Les rédactions vont aussi se trouver, selon elle, confrontées à une « réalité composée », combinant mondes réels et virtuels (réalité augmentée, virtuelle, 360°) et pratiquer un « journalisme augmenté » grâce au fact-checking facilité par des databots.
De nouvelles questions éthiques et déontologiques, de nouveaux enjeux d’adaptation s’annoncent, avec une accélération de plus en plus difficile à appréhender au niveau individuel.
Plus la technologie s’emballe, plus les outils se multiplient, accessibles à tous, plus l’intelligence humaine est éminemment sollicitée. Plus le professionnalisme des journalistes doit atteindre l’excellence.

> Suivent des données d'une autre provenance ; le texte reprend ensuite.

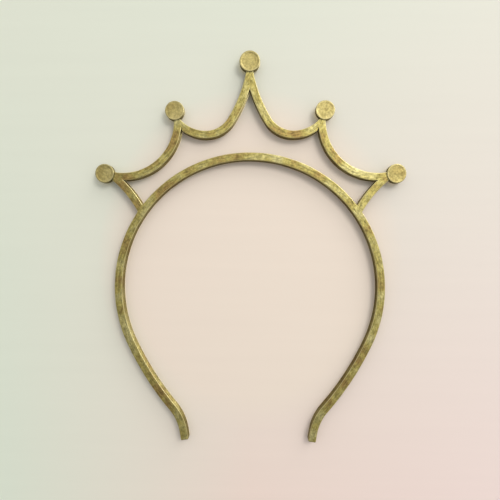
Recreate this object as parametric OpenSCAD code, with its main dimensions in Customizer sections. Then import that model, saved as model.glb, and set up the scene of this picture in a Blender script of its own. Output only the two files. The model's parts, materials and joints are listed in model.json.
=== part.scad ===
// Crown headband: a horseshoe hoop of flat bar with two struts, four scalloped swags and five discs.
// The crown stands upright, +Z up, with its front face towards -Y. Left (-X) and right (+X) are as seen
// from the front.
// The origin is where the hoop's underside rests on top of the head, midway through its thickness.

/* [Bar] */
// Width of the bar's front face
bar_w = 3.9; // [3.4:0.1:4.6]
// Thickness of the bar, front to back
bar_t = 4.5; // [3:0.1:6]

/* [Hoop] */
// Radius of the hoop's upper arc, to the middle of the bar
hoop_r = 66.9; // [64:0.1:70]
// How far the upper arc runs on below the level of its centre, in degrees
hoop_wrap = 24.7; // [20:0.1:28]
// Radius of the long, flatter stretch of each leg
leg_r = 152; // [140:2:180]
// Turn of that stretch, in degrees
leg_turn = 15.2; // [10:0.1:17]
// Radius of the outward bend above each foot
foot_r = 26.4; // [20:0.1:32]
// Turn of the bend above the foot, in degrees
foot_turn = 31; // [20:1:36]
// Straight tip at the end of each leg
foot_tip = 4.2; // [2:0.1:8]

/* [Leg flex] */
// Height of each leg's flexing point round the hoop, in degrees above the level of its centre
flex_angle = 20; // [12:1:26]
// Radius of the leg's round top
flex_r = 1.6; // [1.2:0.1:1.65]
// Running gap between the leg's round top and the cup that it turns in
flex_gap = 0.05; // [0.02:0.01:0.1]

/* [Struts] */
// Height of the strut's root round the hoop, in degrees above the level of its centre
strut_angle = 35.4; // [33:0.1:38]
// Direction in which the strut leaves the hoop, in degrees above level
strut_rise = 62.5; // [58:0.5:66]
// Radius of the strut's bend
strut_r = 59; // [50:1:80]
// Turn of the strut's bend, in degrees
strut_turn = 24; // [23:0.5:27]

/* [Outer swags] */
// Distance of the outer swag's centre from the middle of the crown
outer_swag_x = 64.3; // [63:0.1:66]
// Height of the outer swag's centre
outer_swag_z = 19.8; // [19:0.1:21]
// Radius of the outer swag, to the middle of the bar
outer_swag_r = 28.1; // [27:0.1:29]

/* [Inner swags] */
// Distance of the inner swag's lowest point from the middle of the crown
inner_swag_x = 22.1; // [21:0.1:23]
// Height of the inner swag's lowest point, at the middle of the bar
inner_swag_z = 12.8; // [12:0.1:14]
// Radius of the side that rises to the inner peak
inner_rise_r = 19.3; // [18.5:0.1:20.5]
// Radius of the tight bend on the side that rises to the centre peak
centre_bend_r = 15.2; // [14:0.1:16]
// Turn of that tight bend, in degrees
centre_bend_turn = 58; // [56:1:60]
// Radius of the long stretch up to the centre peak
centre_rise_r = 70; // [60:1:80]

/* [Discs] */
// Diameter of the centre disc
centre_disc_d = 10.3; // [9:0.1:12]
// Height of the centre disc's middle
centre_disc_z = 49.1; // [47:0.1:52]
// Diameter of the other four discs
side_disc_d = 9.6; // [8.6:0.1:11]
// Distance of an inner disc from the middle of the crown
inner_disc_x = 37.8; // [37:0.1:39]
// Height of an inner disc's middle
inner_disc_z = 24.8; // [24:0.1:26]
// Distance of an outer disc from the middle of the crown
outer_disc_x = 73.6; // [72:0.1:75]
// Height of an outer disc's middle
outer_disc_z = -6.7; // [-8:0.1:-5.5]
// Thickness of a disc
disc_t = 3; // [2:0.1:4]
// How far a disc stands proud of the bar's front face
disc_proud = 0.3; // [0.1:0.05:0.6]
// Chamfer round a disc's rim
disc_chamfer = 0.5; // [0.2:0.05:0.8]

/* [Hidden] */

bar_colour = "#A3935A";
disc_colour = "#B5A468";

// Segments of a full turn, for the long bends and for the small round pieces
bend_fn = 180;
round_fn = 64;

// Spacing of the stations round a bend that is drawn point by point, as radius times degrees
station_gap = 150;

// Larger than the crown, for the blocks that trim a bar at a mitre
span = 300;

hoop_centre = [0, -(hoop_r - bar_w / 2)];
centre_disc_at = [0, centre_disc_z];
inner_disc_at = [inner_disc_x, inner_disc_z];
outer_disc_at = [outer_disc_x, outer_disc_z];

// Each mitre line starts at its disc's middle and runs this way, in degrees
centre_mitre = -90;
inner_mitre = -111;
outer_mitre = -161.5;

// How far the hoop's arch stops short of the flexing point, which leaves the leg room to swing
flex_rise = 0.4;

// The point where a leg flexes, on the middle of the bar
flex_at = hoop_centre + hoop_r * [cos(flex_angle), sin(flex_angle)];

// Angles round the outer swag's centre that carry its ends past the mitres
outer_swag_start = 165;
outer_swag_end = 285;

// Turns of the inner swag's two rising sides: one ends inside its disc, and the other ends level
// with the middle of the centre disc
inner_rise_turn = 75;
centre_bend_heading = 180 - centre_bend_turn;
centre_bend_top = inner_swag_z + centre_bend_r * (1 - cos(centre_bend_turn));
centre_rise_turn = centre_bend_heading
    - acos(cos(centre_bend_heading) + (centre_disc_z - centre_bend_top) / centre_rise_r);

// The direction to the left of a heading
function left_normal(heading) = [-sin(heading), cos(heading)];

// Stations round a bend, each [point, heading], which leave out the point it starts from
function bend_stations(at, heading, r, turn) =
    let (n = ceil(r * abs(turn) / station_gap), reach = sign(turn) * r)
    [for (k = [1:n]) let (h = heading + turn * k / n)
        [at + reach * (left_normal(heading) - left_normal(h)), h]];

// Stations along a run of bends. Each bend is [radius, turn in degrees], to the left if positive.
function run_stations(at, heading, bends, i = 0) =
    i == len(bends) ? [] :
    let (here = bend_stations(at, heading, bends[i][0], bends[i][1]), last = here[len(here) - 1])
    concat(here, run_stations(last[0], last[1], bends, i + 1));

// An arc of bar about the origin, from one angle to another
module bar_arc(r, from, to) {
    rotate(from) rotate_extrude(angle = to - from, $fn = bend_fn)
        translate([r - bar_w / 2, -bar_t / 2]) square([bar_w, bar_t]);
}

// A bar that follows a run of bends from a point, with a straight tip at its end
module bar_run(at, heading, bends, tip = 0) {
    bent = concat([[at, heading]], run_stations(at, heading, bends));
    last = bent[len(bent) - 1];
    stations = concat(bent, tip > 0 ? [[last[0] + tip * [cos(last[1]), sin(last[1])], last[1]]] : []);
    sides = [for (s = stations) bar_w / 2 * left_normal(s[1])];
    n = len(stations);
    left_edge = [for (k = [0:n - 1]) stations[k][0] + sides[k]];
    right_edge = [for (k = [n - 1:-1:0]) stations[k][0] - sides[k]];
    translate([0, 0, -bar_t / 2]) linear_extrude(bar_t) polygon(concat(left_edge, right_edge));
}

// The part of a bar that lies to the left of a line from a point, looking the way the line runs
module left_of(point, direction) {
    intersection() {
        children();
        translate(point) rotate(direction) translate([-span / 2, 0, -bar_t]) cube([span, span, 2 * bar_t]);
    }
}

// The part of a bar that lies to the right of such a line
module right_of(point, direction) {
    left_of(point, direction + 180) children();
}

// A round hole through the crown, which a disc fills
module disc_seat(at, d) {
    translate(concat(at, -bar_t)) cylinder(d = d, h = 2 * bar_t, $fn = round_fn);
}

// Turns the flat drawing upright, with its front face towards -Y
module upright() {
    rotate([90, 0, 0]) children();
}

// Makes a piece of the +X half into its twin in the -X half
module other_side() {
    mirror([1, 0, 0]) children();
}

module disc(at, d) {
    r = d / 2;
    c = disc_chamfer;
    front = bar_t / 2 + disc_proud;
    back = front - disc_t;
    color(disc_colour) upright() translate(at)
        rotate_extrude($fn = round_fn)
            polygon([[0, back], [r - c, back], [r, back + c], [r, front - c], [r - c, front], [0, front]]);
}

// The hoop between its two flexing points, with a round cup at each end
module hoop_arch() {
    end_angle = flex_angle + asin(flex_rise / hoop_r);
    color(bar_colour) upright() difference() {
        translate(hoop_centre) bar_arc(hoop_r, end_angle, 180 - end_angle);
        for (side = [-1, 1])
            translate([side * flex_at[0], flex_at[1], -bar_t])
                cylinder(r = flex_r + flex_gap, h = 2 * bar_t, $fn = round_fn);
    }
}

// A leg from its round top down to its foot
module leg() {
    bends = [[hoop_r, -flex_angle - hoop_wrap], [leg_r, -leg_turn], [foot_r, foot_turn]];
    color(bar_colour) upright() {
        translate(concat(flex_at, -bar_t / 2)) cylinder(r = flex_r, h = bar_t, $fn = round_fn);
        bar_run(flex_at, flex_angle - 90, bends, foot_tip);
    }
}

// A strut from the hoop's outer edge up to the outer disc
module strut() {
    root = hoop_centre + hoop_r * [cos(strut_angle), sin(strut_angle)];
    bend_centre = root - strut_r * left_normal(strut_rise);
    color(bar_colour) upright() difference() {
        right_of(outer_disc_at, outer_mitre + 180)
            translate(bend_centre) bar_arc(strut_r, strut_rise + 90 - strut_turn, strut_rise + 90);
        translate(concat(hoop_centre, -bar_t))
            cylinder(r = hoop_r + bar_w / 2, h = 2 * bar_t, $fn = bend_fn);
        disc_seat(outer_disc_at, side_disc_d);
    }
}

// The swag between an outer and an inner peak
module outer_swag() {
    color(bar_colour) upright() difference() {
        left_of(outer_disc_at, outer_mitre + 180) left_of(inner_disc_at, inner_mitre)
            translate([outer_swag_x, outer_swag_z]) bar_arc(outer_swag_r, outer_swag_start, outer_swag_end);
        disc_seat(outer_disc_at, side_disc_d);
        disc_seat(inner_disc_at, side_disc_d);
    }
}

// The swag between an inner peak and the centre peak, as one run down from the inner peak
module inner_swag() {
    start = [inner_swag_x + inner_rise_r * sin(inner_rise_turn),
             inner_swag_z + inner_rise_r * (1 - cos(inner_rise_turn))];
    bends = [[inner_rise_r, -inner_rise_turn], [centre_bend_r, -centre_bend_turn],
             [centre_rise_r, -centre_rise_turn]];
    color(bar_colour) upright() difference() {
        right_of(inner_disc_at, inner_mitre) left_of(centre_disc_at, centre_mitre)
            bar_run(start, 180 + inner_rise_turn, bends);
        disc_seat(inner_disc_at, side_disc_d);
        disc_seat(centre_disc_at, centre_disc_d);
    }
}

module right_leg() {
    leg();
}

module left_leg() {
    other_side() leg();
}

module right_strut() {
    strut();
}

module left_strut() {
    other_side() strut();
}

module right_inner_swag() {
    inner_swag();
}

module left_inner_swag() {
    other_side() inner_swag();
}

module right_outer_swag() {
    outer_swag();
}

module left_outer_swag() {
    other_side() outer_swag();
}

module centre_disc() {
    disc(centre_disc_at, centre_disc_d);
}

module right_inner_disc() {
    disc(inner_disc_at, side_disc_d);
}

module left_inner_disc() {
    other_side() disc(inner_disc_at, side_disc_d);
}

module right_outer_disc() {
    disc(outer_disc_at, side_disc_d);
}

module left_outer_disc() {
    other_side() disc(outer_disc_at, side_disc_d);
}

hoop_arch();
left_leg();
right_leg();
left_strut();
right_strut();
left_inner_swag();
right_inner_swag();
left_outer_swag();
right_outer_swag();
centre_disc();
left_inner_disc();
right_inner_disc();
left_outer_disc();
right_outer_disc();
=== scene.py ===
"""Looks of the crown headband: worn, antiqued brass bars and coin-like discs, lying on a pale sheet.
The crown is in the X-Z plane with its front face towards -Y. Lengths are in metres."""

import json
import math

import bmesh
import bpy
from mathutils import Matrix, Vector, noise

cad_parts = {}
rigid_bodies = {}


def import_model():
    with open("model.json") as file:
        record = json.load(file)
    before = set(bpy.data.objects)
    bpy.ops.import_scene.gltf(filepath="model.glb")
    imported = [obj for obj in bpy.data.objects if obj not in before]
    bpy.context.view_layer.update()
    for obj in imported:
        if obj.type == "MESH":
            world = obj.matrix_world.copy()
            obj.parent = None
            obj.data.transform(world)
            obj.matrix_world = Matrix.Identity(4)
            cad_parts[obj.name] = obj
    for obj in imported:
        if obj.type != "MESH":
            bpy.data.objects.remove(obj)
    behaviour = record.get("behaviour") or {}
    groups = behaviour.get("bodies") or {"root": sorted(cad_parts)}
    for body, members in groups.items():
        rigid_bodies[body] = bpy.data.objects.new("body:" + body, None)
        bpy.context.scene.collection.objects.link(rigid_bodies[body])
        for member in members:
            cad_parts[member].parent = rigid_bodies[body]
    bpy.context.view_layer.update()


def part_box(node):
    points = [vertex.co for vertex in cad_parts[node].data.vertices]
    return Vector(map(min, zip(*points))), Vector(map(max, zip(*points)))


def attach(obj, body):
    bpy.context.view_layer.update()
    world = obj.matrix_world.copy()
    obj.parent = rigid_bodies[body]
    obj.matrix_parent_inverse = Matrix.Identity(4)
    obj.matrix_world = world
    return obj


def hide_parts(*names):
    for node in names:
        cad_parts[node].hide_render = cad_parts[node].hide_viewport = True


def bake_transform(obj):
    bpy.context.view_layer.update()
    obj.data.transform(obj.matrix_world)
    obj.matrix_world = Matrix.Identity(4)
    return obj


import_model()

MM = 0.001

# ---- Sizes read from the frame ------------------------------------------------------------------

BAR_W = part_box("hoop_arch")[1].z
BAR_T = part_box("hoop_arch")[1].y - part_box("hoop_arch")[0].y
HOOP_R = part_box("right_leg")[1].x - BAR_W / 2
HOOP_CENTRE = Vector((0.0, BAR_W / 2 - HOOP_R))
FOOT_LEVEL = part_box("right_leg")[0].z
DISC_NODES = ("centre_disc", "left_inner_disc", "right_inner_disc", "left_outer_disc", "right_outer_disc")


def disc_of(node):
    """A disc's centre in the crown's plane, and its radius."""
    low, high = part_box(node)
    middle = (low + high) / 2
    return Vector((middle.x, middle.z)), (high.x - low.x) / 2


DISCS = [disc_of(node) for node in DISC_NODES]

# ---- Bends of the bars, the same as the part's own ----------------------------------------------

HOOP_WRAP = math.radians(24.7)
LEG_R = 152 * MM
LEG_TURN = math.radians(15.2)
FOOT_R = 26.4 * MM
FOOT_TURN = math.radians(31)
FOOT_TIP = 4.2 * MM

STRUT_ANGLE = math.radians(35.4)
STRUT_RISE = math.radians(62.5)
STRUT_R = 59 * MM
STRUT_TURN = math.radians(24)

OUTER_SWAG = Vector((64.3, 19.8)) * MM
OUTER_SWAG_R = 28.1 * MM
OUTER_SWAG_FROM = math.radians(165)
OUTER_SWAG_TO = math.radians(285)

INNER_SWAG = Vector((22.1, 12.8)) * MM
INNER_RISE_R = 19.3 * MM
INNER_RISE_TURN = math.radians(75)
CENTRE_BEND_R = 15.2 * MM
CENTRE_BEND_TURN = math.radians(58)
CENTRE_RISE_R = 70 * MM
CENTRE_RISE_TURN = math.radians(25.5)

CENTRE_MITRE = math.radians(-90)
INNER_MITRE = math.radians(-111)
OUTER_MITRE = math.radians(-161.5)

# ---- How the metal is finished ------------------------------------------------------------------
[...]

Il y a urgence à préserver, voire restaurer, le contrat de confiance entre le producteur d’information et le consommateur, car la communication, la propagande ou le mensonge ont montré qu’ils pouvaient rapidement prendre le pas sur les faits et sur l’information. La transparence, la diversité de points de vue, à la fois au sein de nos rédactions – 80 nationalités sont réunies à l’AFP portant des regards variés sur le monde – mais aussi des sources utilisées, sont des éléments clefs.
On le comprend, le rôle de certificateur, garant de l’authenticité et de l’indépendance, est vital pour des sociétés démocratiques qui veulent offrir aux citoyens la capacité de rester libres, grâce à une information honnête.
Et, comme toujours, dans cette tâche, l’agencier devra rester humble : « L’avenir, tu n’as pas à le prévoir, tu as à le permettre », selon Albert Camus.